UDP "Connection" Basics
What is UDP
In many aspects, the User Datagram Protocol (UDP) is the opposite of TCP. Whereas TCP provides a reliable, stream-oriented transport, UDP offers a way to send data as separate packets or "datagrams." This is similar to "paging" (as in, sending a message with a "pager" — remember those?). What is sent is a packet containing some data. There is no guarantee that the other side will receive the packet and the sender won't know whether the packet was received or not.
Each UDP datagram lives its own life and you are responsible for dividing your data into chunks of reasonable size and sending it in separate datagrams.
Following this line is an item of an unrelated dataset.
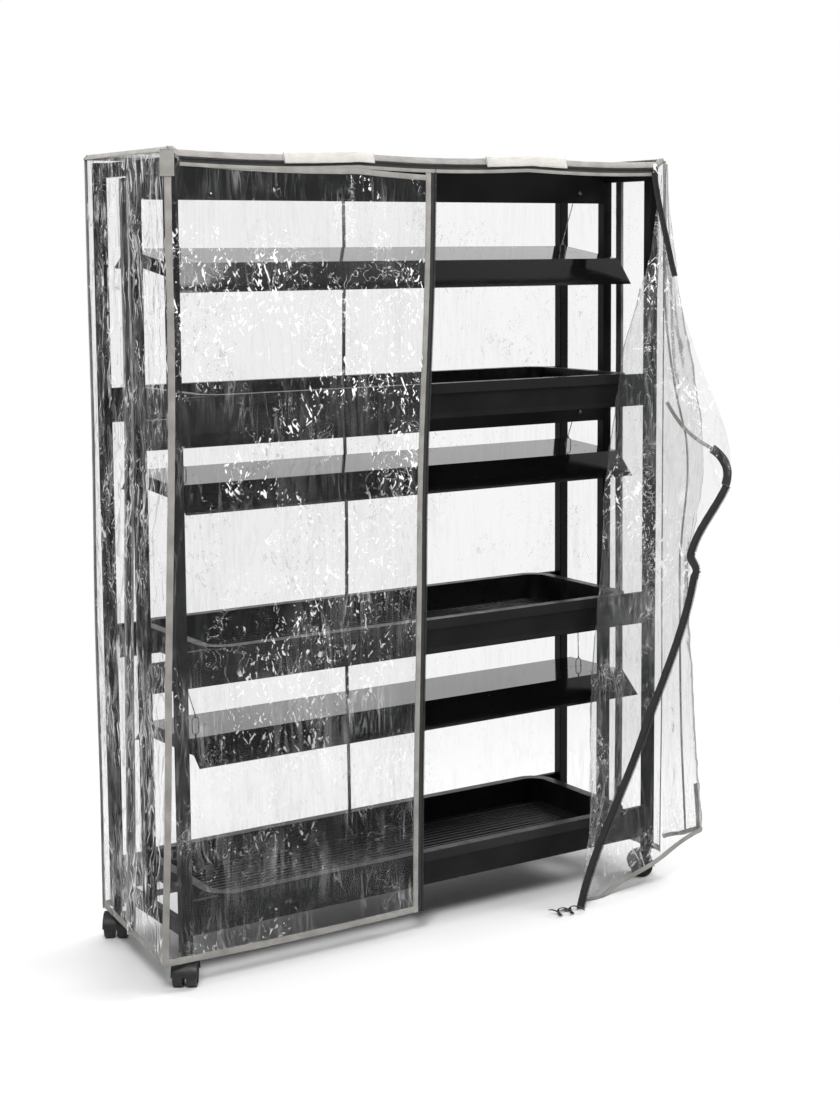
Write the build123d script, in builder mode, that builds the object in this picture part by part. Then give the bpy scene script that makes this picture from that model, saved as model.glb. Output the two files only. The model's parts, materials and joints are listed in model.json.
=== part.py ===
"""Rolling three-tier plant stand with hanging grow lamps and a clear zip-up cover.

Millimetres. +X runs along the shelves, +Y from the front to the back, +Z up.
Every piece is drawn about the middle of the steel frame, standing on the floor.
save() then shifts it, so that the origin lies on the floor under the middle of
the whole object, the pulled-aside door included.
"""

import os
from math import asin, atan2, cos, degrees, hypot, radians, sin

from build123d import *

# Steel frame
post_size = 25.0
post_wall = 1.5
post_corner = 2.0
post_x = 645.0
post_y = 179.0
post_bottom = 70.0
post_top = 1770.0
tier_heights = {"low": 104.8, "mid": 651.2, "top": 1193.4}
rail_height = 77.4
rail_flange = 12.0
rail_crease = 12.0
sheet_wall = 1.5
side_rail_height = 31.0
side_rail_width = 22.0
side_rail_low = 104.0
inner_x = post_x - post_size / 2
inner_y = post_y - post_size / 2

# Rails that carry the lamps, between the middle posts
lamp_rail_width = 22.0
lamp_rails = {"low": (603.6, 65.0), "mid": (1144.2, 65.0), "top": (1688.0, 80.0)}
bolt_x = 557.0
bolt_lift = 24.0
bolt_radius = 3.0

# Trays
tray_length = 1170.0
tray_depth = 397.0
tray_height = 62.0
tray_lip_drop = 22.6
tray_corner = 65.0
tray_wall = 2.6
tray_flange = 22.0
tray_top_above_rail = 2.8
notch_y = 185.5
notch_width = 14.0
rib_pitch = 18.0
rib_count = 17

# Lamps: height of the hood's plate, its shift along X and its tilt, front edge down
lamps = {
    "low": {"plate": 515.0, "shift": 12.0, "tilt": -1.3, "left": -536.0, "right": 552.0},
    "mid": {"plate": 1083.0, "shift": -6.0, "tilt": 3.8, "left": -536.0, "right": 536.0},
    "top": {"plate": 1567.5, "shift": -8.0, "tilt": 8.5, "left": -536.0, "right": 520.0},
}
hood_length = 1220.0
plate_depth = 214.0
skirt_reach = 60.0
skirt_drop = 54.0
hood_wall = 0.8
hood_end_drop = 30.0
hole_span = 16.0
hanger_holes = (512.0, 528.0, 544.0, 560.0)
tube_radius = 8.0
tube_length = 1149.0
tube_y = 55.0
tube_z = -22.0
ballast_size = (320.0, 56.0, 17.0)
balance = {"low": 0.78, "mid": -2.27, "top": -5.11}

# Chains and hanger rings
bead_radius = 1.6
bead_pitch = 4.4
link_radius = 0.6
chain_wrap = bolt_radius + bead_radius + 0.4
chain_tail = 13.0
ring_wire = 1.0
ring_above = 20.0
ring_below = 2.1
ring_bend = 3.0
clasp_length = 6.0

# Casters, with the way each trails as an angle from +X
wheel_radius = 28.0
wheel_width = 21.0
axle_radius = 4.0
trail = 16.0
stem_radius = 5.0
running = 0.05
casters = {
    "front_left": (-1, -1, 236.0),
    "front_right": (1, -1, 147.0),
    "rear_left": (-1, 1, 236.0),
    "rear_right": (1, 1, 250.0),
}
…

There is no connection establishment or termination on UDP — the datagram can be sent instantly, without any preparation.
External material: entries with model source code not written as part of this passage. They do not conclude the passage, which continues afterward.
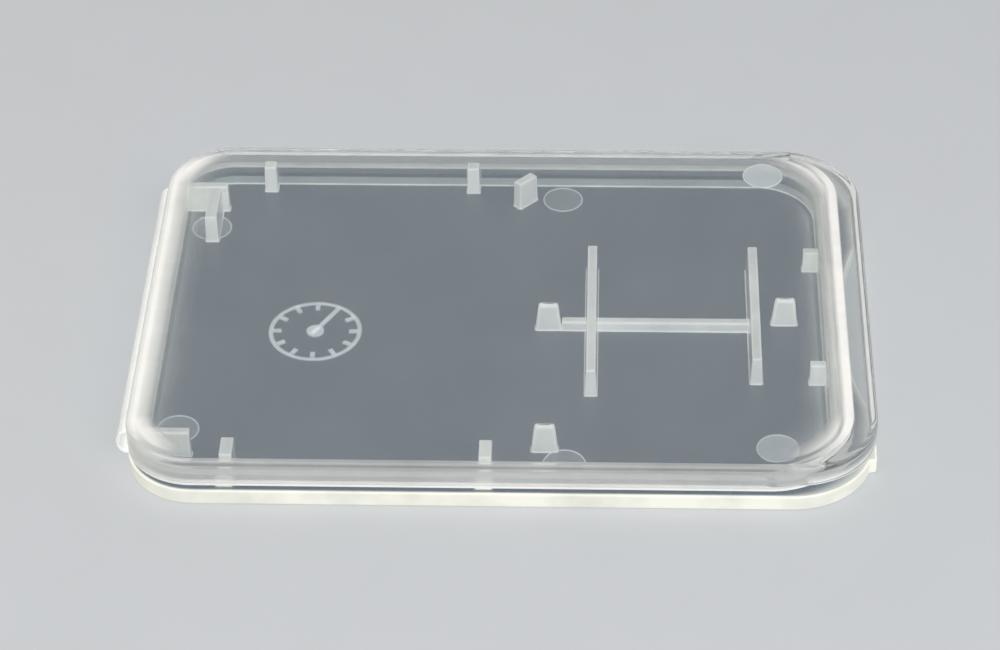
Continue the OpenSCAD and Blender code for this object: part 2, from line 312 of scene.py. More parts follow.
def plan_distance(points, plan):
    """Distance of points outside a plan, negative inside; plan is (rear, front, half width, two radii)."""
    rear, front, half, rear_radius, front_radius = plan
    at_rear = points[:, 0] < (rear + front) / 2
    radius = np.where(at_rear, rear_radius, front_radius)
    middle = np.where(at_rear, rear + rear_radius, front - front_radius)
    along = np.where(at_rear, middle - points[:, 0], points[:, 0] - middle)
    across = np.abs(points[:, 1]) - (half - radius)
    round_part = np.hypot(np.maximum(along, 0), np.maximum(across, 0))
    return np.where((along > 0) & (across > 0), round_part, np.maximum(along, across)) - radius


def plan_normals(points, plan):
    """Outward directions of a plan at points on its outline."""
    slope = [plan_distance(points + step, plan) - plan_distance(points - step, plan)
             for step in np.array([(1e-4, 0), (0, 1e-4)])]
    way = np.column_stack(slope)
    return way / np.linalg.norm(way, axis=1)[:, None]


def line_normals(points):
    """Outward directions of a closed outline that runs anticlockwise."""
    run = np.roll(points, -1, axis=0) - np.roll(points, 1, axis=0)
    way = np.column_stack([run[:, 1], -run[:, 0]])
    return way / np.linalg.norm(way, axis=1)[:, None]


def cast(points, ways, plan, reach=8.0, halvings=50):
    """Moves each point along its own way until it lies on the plan's outline."""
    near, far = np.zeros(len(points)), np.full(len(points), reach)
    on_it = plan_distance(points, plan) < 1e-5
    for _ in range(halvings):
        middle = (near + far) / 2
        outside = plan_distance(points + ways * middle[:, None], plan) > 0
        near, far = np.where(outside, middle, near), np.where(outside, far, middle)
    return points + ways * np.where(on_it, 0, near)[:, None]


def straight(start, end, count):
    """Points from start up to, but without, end."""
    t = np.arange(count)[:, None] / count
    return np.array(start) * (1 - t) + np.array(end) * t


def arc(middle, radius, from_deg, to_deg, count):
    """Points of an arc up to, but without, its end."""
    a = np.radians(from_deg + (to_deg - from_deg) * np.arange(count) / count)
    return np.column_stack([middle[0] + radius * np.cos(a), middle[1] + radius * np.sin(a)])


def plan_outline(plan, front_line=None, along=80):
    """Points round a plan, anticlockwise from the middle of its rear.

    front_line replaces all past the sides, and along is the number of points on each side.
    """
    rear, front, half, rr, fr = plan
    # Points on half of the rear, on a rear corner, on a front corner and on the front
    half_rear, rear_turn, front_turn, across = 10, 20, 28, 40
    parts = [
        straight((rear, 0), (rear, rr - half), half_rear),
        arc((rear + rr, rr - half), rr, 180, 270, rear_turn),
        straight((rear + rr, -half), (front - fr, -half), along),
    ]
    if front_line is None:
        parts += [
            arc((front - fr, fr - half), fr, 270, 360, front_turn),
            straight((front, fr - half), (front, half - fr), across),
            arc((front - fr, half - fr), fr, 0, 90, front_turn),
        ]
    else:
        parts.append(front_line)
    parts += [
        straight((front - fr, half), (rear + rr, half), along),
        arc((rear + rr, half - rr), rr, 90, 180, rear_turn),
        straight((rear, half - rr), (rear, 0), half_rear),
    ]
    return np.concatenate(parts)


def resampled(line, count, crowd):
    """Points along an open line, closer together where it turns: crowd is millimetres for each radian."""
    run = np.diff(line, axis=0)
    turn = np.abs(np.diff(np.unwrap(np.arctan2(run[:, 1], run[:, 0])), prepend=0))
    turn[0] = 0
    weight = np.concatenate([[0], np.cumsum(np.hypot(run[:, 0], run[:, 1]) + crowd * turn)])
    at = np.linspace(0, weight[-1], count, endpoint=False)
    return np.column_stack([np.interp(at, weight, line[:, k]) for k in (0, 1)])


def side_milk_round(ways, finish):
    """Share of light that upright faces scatter: milkiest at the two ends, clearest along the far side."""
    clearer, end_share = 0.65, 0.85
    ends, far = ways[:, 0] ** 2, np.clip(ways[:, 1], 0, 1)
    side = finish.side_milk * (1 - clearer * far)
    return side + (finish.edge_milk * end_share - side) * ends


def quarter(steps):
    """Pairs that go round a quarter of a circle: (share still to go inwards, share gone up or down)."""
    angles = [math.pi / 2 * k / steps for k in range(steps + 1)]
    return [(1 - math.sin(a), 1 - math.cos(a)) for a in angles]


def turned(line, inset, reach, height, rise, milk, steps=3, up=False):
    """Rings round a soft edge of a line; with up they start on its upright side, or else on its flat side."""
    return [(line(inset + reach * (b if up else a)), height + rise * (a if up else b), milk)
            for a, b in quarter(steps)]


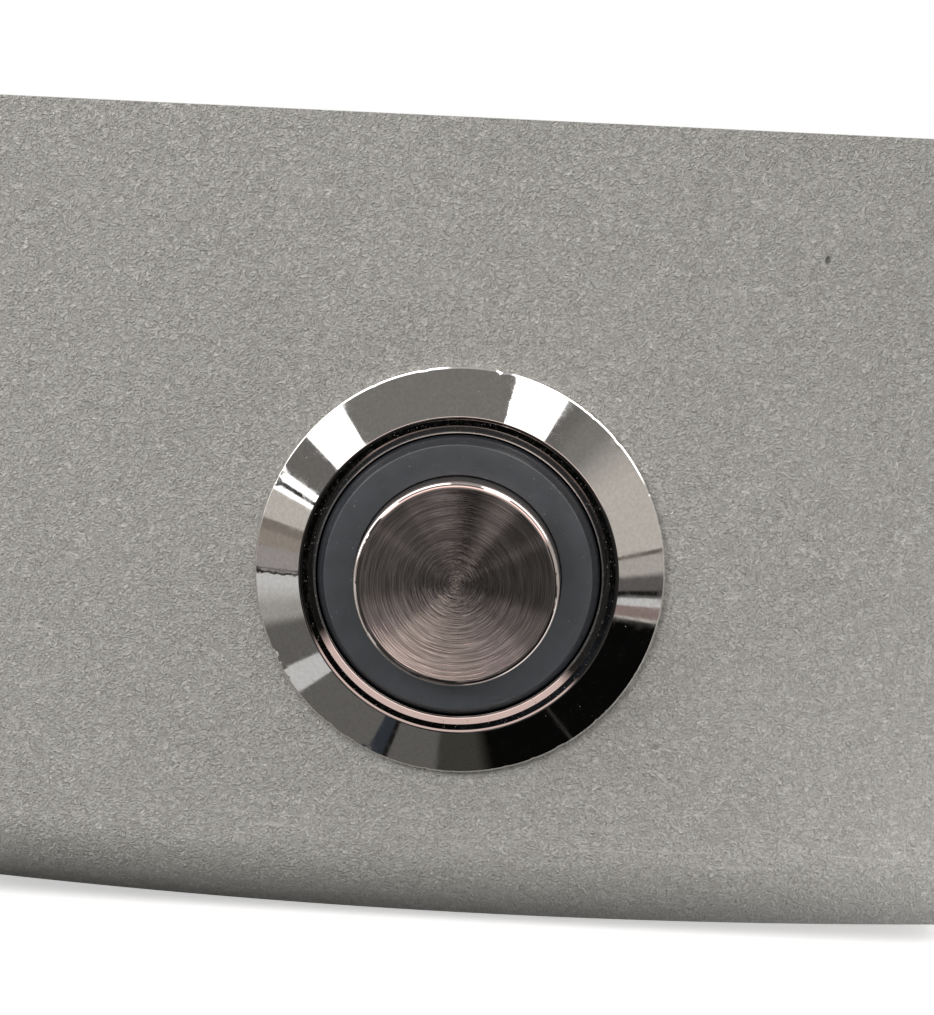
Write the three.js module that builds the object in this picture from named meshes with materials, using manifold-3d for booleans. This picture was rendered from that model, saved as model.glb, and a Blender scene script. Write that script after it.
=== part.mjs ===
// A ring-lit metal push button, clamped by its nut in the formed wall of its housing.
// Millimetres, +Z up. The press axis is Y: the user stands on the -Y side and presses towards +Y.
// The origin is the centre of the cap's press face when nobody presses it.
// Depths are measured behind the wall's front face, so anything in front of the wall is negative.

import * as THREE from 'three';
import { mergeVertices } from 'three/addons/utils/BufferGeometryUtils.js';
import Module from 'manifold-3d';

const wasm = await Module();
wasm.setup();

// ---- Driving dimensions ----

const ROUND = 40;                 // facets on the large turned pieces
const SMALL_ROUND = 16;           // facets on pins, wires and small holes
const TOUCH = 0.03;               // gap left between pieces that rest on each other
const SLIP = 0.05;                // gap around a piece held in a slot

const WALL = {
  thickness: 1.5,
  halfWidth: 28,
  top: 24.1,                      // plain top edge, above the press axis
  rollStart: 15.2,                // where the front face starts to roll back, below the axis
  rollRadius: 4.8,                // outside radius of the rolled lower edge
  returnDepth: 9,                 // how far the lower edge returns behind the front face
  bowRadius: 450,                 // the lower edge bows down in the middle
  holeRadius: 9.65,
};

const BEZEL = {
  rimRadius: 11,
  rimHeight: 0.28,
  rimBreak: 0.1,                  // bevel between the rim and the cone
  landRadius: 8.47,               // where the cone meets the flat land
  landHeight: 1.88,
  lipRadius: 0.16,                // rounded inner edge of the land
  boreRadius: 7.6,
};

const BARREL = {
  radius: 9.5,
  shoulderDepth: 3,               // stops the collar of the light ring
  chamberRadius: 8.2,
  length: 22,
  chamfer: 0.4,
};

const SEAL_GROOVE = { outer: 10.15, depth: 0.5 };
const PANEL_SEAL = { ringRadius: 9.83, wireRadius: 0.22 };

const CAP = {
  radius: 5.47,
  height: 4.75,
  shoulder: 0.36,
  innerRadius: 4.87,
  faceThickness: 0.7,
  rimHeight: 1.95,                // the cap's lower rim stops this far in front of the wall
};

const RING = {
  radius: 7.38,
  height: 2.58,
  shoulder: 0.2,
  bossRadius: 4.8,
  grooveRadius: 5.58,             // the slot that takes the cap's lower rim
  grooveFloor: 1.9,
  sealFrom: 0.6,
  sealTo: 1.4,
  sealRadius: 6.88,
  collarRadius: 8.05,
  collarEnd: 4.6,
  skirtRadius: 6.2,
  webBack: -0.6,
  stemRadius: 1.6,
  stemEnd: 9.6,
};
const PLUNGER_SEAL = { ringRadius: 7.26, wireRadius: 0.3, depth: 1 };

const HOUSING = {
  spoolRadius: 5.6,
  front: 3.45,
  springBore: 3.1,
  springFloor: 7.5,
  flangeFront: 7.2,
  radius: 8.12,
  stemBore: 1.8,
  chamberFront: 9.4,
  chamberRadius: 6.9,
  end: 16.2,
};

const RETURN_SPRING = { radius: 2.35, wire: 0.2, turns: 6, from: -0.36, to: 7.26 };
const CONTACT_SPRING = { radius: 0.85, wire: 0.13, turns: 4, from: 10.77, to: 12.63 };

const BOARD = { inner: 3.4, outer: 5.9, front: 2.6, thickness: 0.8, holeRadius: 0.4 };
const LED = { ringRadius: 4.75, length: 1.6, width: 0.9, height: 0.6, count: 4 };
const LEAD = { offset: 4.6, radius: 0.28, front: 2.15, solderRadius: 0.62, holeRadius: 0.5 };
const RESISTOR = { front: 10.4, length: 3.3, radius: 0.8, waist: 0.62, endBand: 0.7 };

const CARRIER = { radius: 2.6, front: 9.65, end: 14.6, slotFront: 10.6, slotEnd: 13.25, slotWidth: 2.5 };
const BRIDGE = { length: 11.4, width: 2.4, front: 12.8, thickness: 0.4, waist: 1.7 };
const CONTACT = { offset: 4.5, movingRadius: 1, fixedRadius: 1.1, height: 0.45, crown: 0.12 };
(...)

Unlike TCP, UDP is not point-to-point. For example, several hosts can send datagrams to one socket of your device — and all of them can be accepted — a situation that is impossible with TCP. There is also an option to broadcast the datagram to all hosts connected to the same network segment — something that is also impossible with TCP.
And Now to UDP "connections"...
That said, it should come as a bit of a surprise that we will now turn 180 degrees and start talking about UDP "connections." Didn't we just say that there is no such thing? Well, yes and no. On the physical network there is, indeed, no such thing. However, on our sock. object level we have deliberately made UDP communications look more like TCP connections. And, since the UDP "connection" is nothing more than the sock. object's abstraction, we use the word "connection" in quotation marks.
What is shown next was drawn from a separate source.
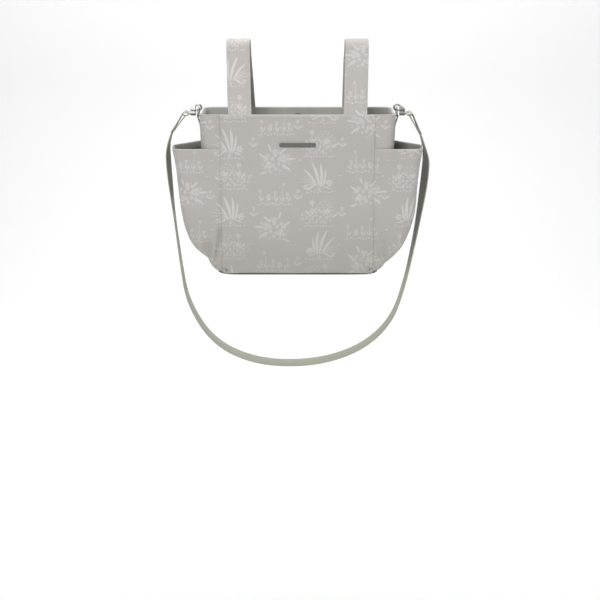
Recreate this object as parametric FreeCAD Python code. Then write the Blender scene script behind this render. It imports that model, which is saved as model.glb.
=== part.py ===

We consider an active open to have been performed when our host has sent the first UDP datagram to the destination. A passive open is when we have received the first incoming UDP datagram from another host (provided that this datagram was accepted — more on that in Accepting Incoming Connections).
There is no graceful disconnect for UDP connections. The connection can only be discarded (our host "forgets" about it). The UDP connection can also time out.